With the Visigoth kings in the 5th century, a fervent brand of Christianity came to the peninsula. In a solemn reminder of Jesus’ 40 days in the desert, the Church set aside the 40 days before Easter for the Sacrifice of Lent. These weeks of fasting and spiritual cleansing conveniently coincided with the time of year when supplies were at their lowest. Since Easter is defined as the first Sunday after the first full Moon following the spring equinox, this apex celebration of the Christian calendar also indirectly ties Carnaval back to the old lunar rites.

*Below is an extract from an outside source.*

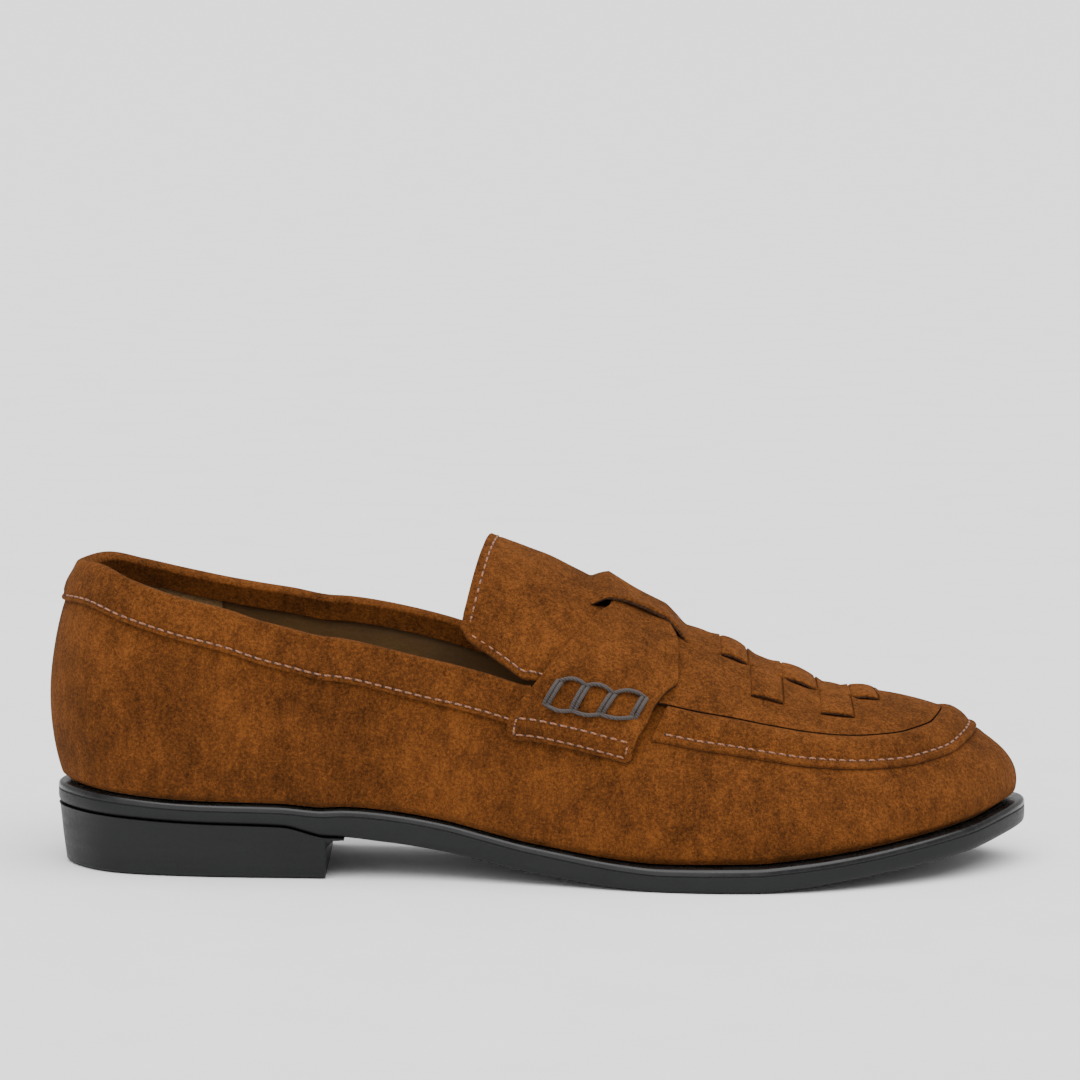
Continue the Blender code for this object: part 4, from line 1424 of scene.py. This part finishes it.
HEEL_TOP = 0.1 * MM


def heel(finishes):
    """Heel block of the sole unit, with its breast and a fillet into the sole."""
    breast = x_at(HEEL_LENGTH / LENGTH)
    order = (
        (3.4 * MM, 0.0, 0.0),
        (2.6 * MM, 0.0, 0.25 * MM),
        (HEEL_TAPER, 0.0, 0.9 * MM),
        (1.9 * MM, 0.0, 1.8 * MM),
        (1.1 * MM, 0.5, 0.0),
        (HEEL_TOP_INSET, 1.0, -0.9 * MM),
        (HEEL_TOP, 1.0, -0.25 * MM),
    )
    rims = {row[0]: Rim(lambda share, inset=row[0]: inset) for row in order}
    top = rims[HEEL_TOP]
    turns = np.linspace(0, 1, 150)
    bodies = []
    for part in turns:
        x_top = top.back + (breast - top.back) * (1 - math.cos(part * math.pi / 2))
        bodies.append((x_top, 0.0))
    for k in range(1, 12):
        turn = math.pi / 2 * k / 11
        x = breast + BREAST_FILLET * (1 - math.cos(turn))
        depth = (BREAST_FILLET - FILLET_LIP) * (1 - math.sin(turn)) + FILLET_LIP
        bodies.append((x, sole_under(x) - GAP - depth))
    places, size = [], 2 * len(order)
    for x_top, floor in bodies:
        share = min(max((x_top - top.back) / (breast - top.back), 0), 1)
        row = []
        for inset, part, lift in order:
            rim = rims[inset]
            x = x_top if x_top > breast else rim.back + (breast - rim.back) * share
            ceiling = sole_under(x_top) - 0.05 * MM
            z = floor + (ceiling - floor) * part + lift
            z = min(max(z, floor), ceiling)
            row.append((x, rim, z))
        places += [(x, rim.y(OUTER, x), z) for x, rim, z in row]
        places += [(x, rim.y(INNER, x), z) for x, rim, z in row[::-1]]
    faces = loft_faces(len(bodies), size)
    piece = mesh_object("heel_block", places, faces, finishes, None, 35)
    merge(piece)
    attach(piece, "root")
    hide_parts("heel")
    return piece


def merge(piece):
    """Joins corners that lie on one another, and drops what has no area."""
    work = bmesh.new()
    work.from_mesh(piece.data)
    bmesh.ops.remove_doubles(work, verts=work.verts, dist=0.02 * MM)
    bmesh.ops.dissolve_degenerate(work, edges=work.edges, dist=0.01 * MM)
    bmesh.ops.recalc_face_normals(work, faces=work.faces)
    work.to_mesh(piece.data)
    work.free()


def insole(finish):
    """Footbed with a dished heel and a soft edge."""
    def inset(extra):
        return lambda share: ledge(share) + UPPER_WALL + GAP + extra

    rows = (
        (0.0, GAP),
        (0.0, INSOLE_THICKNESS - 0.7 * MM),
        (0.3 * MM, INSOLE_THICKNESS - 0.2 * MM),
        (0.9 * MM, INSOLE_THICKNESS),
        (4.0 * MM, INSOLE_THICKNESS - 0.1 * MM),
        (12.0 * MM, INSOLE_THICKNESS - 0.5 * MM),
    )
    rings = [rim_ring(inset(extra), sole_top, lift) for extra, lift in rows]
    piece = ring_body("insole_skin", rings, [finish], [0] * len(rows))
    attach(piece, "root")
    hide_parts("insole")
    return piece


# Rows of stitches, from one share along the shoe to another.
COLLAR_ROW = (0.012, 0.470)
BAND_ROW = (0.622, 0.95)
TOE_ROW = (0.953, 0.986)
BAND_STITCH = 2.4 * MM


def stitching(finish, hole_shade_finish):
    """Every visible row of stitches, in one piece of thread and one of painted shade dots at the needle
    holes.
    """
    threads, hole_shades = Threads(7), Threads(6)
    collar_lift = GAP + COLLAR_THICKNESS - 0.2 * MM
    for side in SIDES:
        share = np.linspace(*COLLAR_ROW, 60)
        down = top_down(side, x_at(share)) + COLLAR_DEPTH - COLLAR_STITCH
        stitch_row(threads, hole_shades, side, share, down, collar_lift)
        share = np.concatenate([np.linspace(*BAND_ROW, 60), np.linspace(*TOE_ROW, 30)])
        down = seam_down(side, x_at(share)) - BAND_STITCH
        stitch_row(threads, hole_shades, side, share, down, 0.95 * MM)
        for offset in TAB_STITCHES:
            place = 1 - offset / STRAP_REACH
            across = np.linspace(*TAB_ENDS, 30)
            rear = float(columns(STRAP_EDGES, 1, np.array(place)))
            front = float(columns(STRAP_EDGES, 2, np.array(place)))
            share = rear + (front - rear) * across
            level = np.full(30, place)
            down = (STRAP_REACH * place + strap_tilt(level, across)) * LAST.wrap(side, x_at(share))
            lift = float(strap_height(np.array([place]))[0]) + STRAP_THICKNESS - 0.15 * MM
            stitch_row(threads, hole_shades, side, share, down, lift)
        for place in TAB_ENDS:
            low, high = (1 - offset / STRAP_REACH for offset in TAB_STITCHES)
            level = np.linspace(high, low, 12)
            rear, front = columns(STRAP_EDGES, 1, level), columns(STRAP_EDGES, 2, level)
            share = rear + (front - rear) * place
            down = (STRAP_REACH * level + strap_tilt(level, place)) * LAST.wrap(side, x_at(share))
            stitch_row(threads, hole_shades, side, share, down, lift)
        line = np.linspace(0, 1, 40)
        inset = TONGUE_STITCH
        share = TONGUE_BACK + inset / LENGTH - TONGUE_LEAN * line * 0.96
        whole = plug_down(side, x_at(np.array(TONGUE_BACK - TONGUE_LEAN)))
        stitch_row(threads, hole_shades, side, share, (whole - inset) * line, GAP + SUEDE + 0.3 * MM)
        ridge = np.linspace(TONGUE_BACK + inset / LENGTH, 0.53, 40)
        lean_row = TONGUE_LEAN * np.clip(1 - (ridge - TONGUE_BACK) / (THROAT - TONGUE_BACK), 0, 1)
        share = ridge - lean_row
        down = plug_down(side, x_at(share)) - inset
        stitch_row(threads, hole_shades, side, share, down, GAP + SUEDE - 0.1 * MM)
    pieces = (threads.make("stitching", finish), hole_shades.make("needle_hole_shades", hole_shade_finish))
    for piece in pieces:
        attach(piece, "root")
    return pieces


CAMERA_DISTANCE = 1.35
CAMERA_PITCH = 7.0
CAMERA_FOCAL = 166.8
CAMERA_AIM = (0.0, 2.5 * MM, 88 * MM)
FLOOR_HALF = 60.0
FLOOR_COLOURS = ((0.3, (0.84, 0.84, 0.84)), (0.7, (0.87, 0.87, 0.87)))


def studio():
    """Pale floor, soft lights and the photograph's camera."""
    floor_mesh = bpy.data.meshes.new("floor")
    half = FLOOR_HALF
    corners = [(-half, -half, 0), (half, -half, 0), (half, half, 0), (-half, half, 0)]
    floor_mesh.from_pydata(corners, [], [(0, 1, 2, 3)])
    floor = bpy.data.objects.new("floor", floor_mesh)
    bpy.context.collection.objects.link(floor)
    n = Nodes("floor_paper")
    speck = n.noise(30, 2, 0.5)
    n.link(n.ramp(speck, FLOOR_COLOURS), n.shader.inputs["Base Color"])
    n.set(roughness=0.9)
    floor_mesh.materials.append(n.material)
    world = bpy.data.worlds.new("studio")
    bpy.context.scene.world = world
    world.use_nodes = True
    background = world.node_tree.nodes["Background"]
    background.inputs["Color"].default_value = (1.0, 1.0, 1.0, 1.0)
    background.inputs["Strength"].default_value = 0.75
    lights = (
        ("overhead", (0.12, -0.35, 1.0), 75.0, 4.6),
        ("front", (-0.45, -1.0, 0.55), 60.0, 1.0),
    )
    for name, place, spread, power in lights:
        light = bpy.data.lights.new(name, "SUN")
        light.angle = math.radians(spread)
        light.energy = power
        lamp = bpy.data.objects.new(name, light)
        lamp.location = place
        lamp.rotation_euler = Vector(place).to_track_quat("Z", "Y").to_euler()
        bpy.context.collection.objects.link(lamp)
    camera_data = bpy.data.cameras.new("camera")
    camera_data.sensor_width = 36.0
    camera_data.lens = CAMERA_FOCAL
    camera = bpy.data.objects.new("camera", camera_data)
    pitch = math.radians(CAMERA_PITCH)
    aim = Vector(CAMERA_AIM)
    look = Vector((0.0, math.cos(pitch), -math.sin(pitch)))
    camera.location = aim - look * CAMERA_DISTANCE
    camera.rotation_euler = look.to_track_quat("-Z", "Y").to_euler()
    bpy.context.collection.objects.link(camera)
    bpy.context.scene.camera = camera


def main():
    """Makes the finishes, the studio and every piece of the shoe."""
    face, inside = suede("suede_face"), suede("suede_inside", 0.7)
    edge = raw_edge()
    strip = suede("suede_strips", 1.12)
    sole, gloss = rubber(), glossy_edge()
    leather = lining("lining_leather", (0.062, 0.030, 0.0085), (0.105, 0.055, 0.017), 0.5, HEEL_PATCH_END)
    footbed = lining("footbed_leather", (0.07, 0.036, 0.012), (0.12, 0.066, 0.023), 0.55)
    backing = lining("tongue_backing", (0.17, 0.11, 0.06), (0.27, 0.19, 0.11), 0.7)
    tan_thread = thread("tan_thread", (0.12, 0.042, 0.016), (0.30, 0.125, 0.058))
    # painted shade: near-black colour for the dots that stand in for the needle holes' shadow
    dark = thread("needle_hole_shadow", (0.006, 0.0025, 0.001), (0.012, 0.005, 0.002))
    cord = thread("waxed_cord", (0.011, 0.008, 0.007), (0.05, 0.036, 0.031))
    studio()
    outsole([sole, gloss])
    heel([sole])
    insole(footbed)
    upper([face, leather, edge])
    collar(face)
    plug([face, backing, edge])
    weave_strips([strip, inside, edge])
    apron_band([face, inside, edge])
    saddle_strap([face, inside, edge])
    lacing("lacing_outer", OUTER, cord)
    lacing("lacing_inner", INNER, cord)
    stitching(tan_thread, dark)


main()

In the Middle Ages, the gentry would prepare for Lent by distributing the last remnants of preserved meat and animal fat to the peasants working their lands. The last day before the fast therefore became known as Fat Tuesday. The most plausible origin of the word Carnaval is the Latin word for meat, as in the Late Latin phrase “Carne Vale!”, or “Farewell, Meat!” In the 16th century, groups of roving young men started to take the days before Lent as an excuse to drink excessively and pull outrageous pranks.
Contemporary Carnaval culture in Portugal owes a lot to its largest, most multiracial former colony, Brazil. Under Italian influence, by the 1830s, Brazilians had created the modern parade structure and the costumed street party. In the late 1800s, Brazilian Carnaval revelers were already marching to the Afro-Caribbean beats which still provide the backdrop of Portuguese Carnaval today in the form of samba and axé music.
Aspiring to appropriate the trappings of ancient Roman glory, the Salazarist dictatorship sought to emphasize a martial tone in Carnaval proceedings with marching bands and majorettes. However, in the streets, Carnaval remained one of the few avenues for social critique and political satire, echoing the Roman concept of Saturnalia, a time of year when hierarchies were overturned and outrageousness reigned.
Torres Vedras is known as the Carnaval city par excellence. The cortege of allegorical floats, outrageous Matrafonas (men in drag), and Cabeçudos (giant heads) represent the quintessence of the modern Portuguese Carnaval. It was not until the 1920s that the pre-Lenten festivities evolved from bals and recitals organized by local clubs into a unified street fair sponsored by the city’s leading commercial interests. In the 1930s, the municipality made a concerted effort to promote its Carnaval at the national level. Since then, hundreds of thousands of people have been converging in Torres to join the party on the four days before Lent. You can dance in the cortege if you buy a wristband (€8 for one day, €16 for all four).
Caldas da Rainha’s celebrations exemplify the “for us, by us” spirit of the typical small-town Carnaval. Neighborhood groups and associations will dust off their themed or satirical costumes and march in three parades down Avenida 1° de Maio on March 1st (21:00), 2nd and 3rd (both 15:00). Bals will be held at the Céu de Vidro in Parque D. Carlos I on March 1st and 3rd (23:00-4:00). Proceeds from the modest entrance fee will be donated to charity.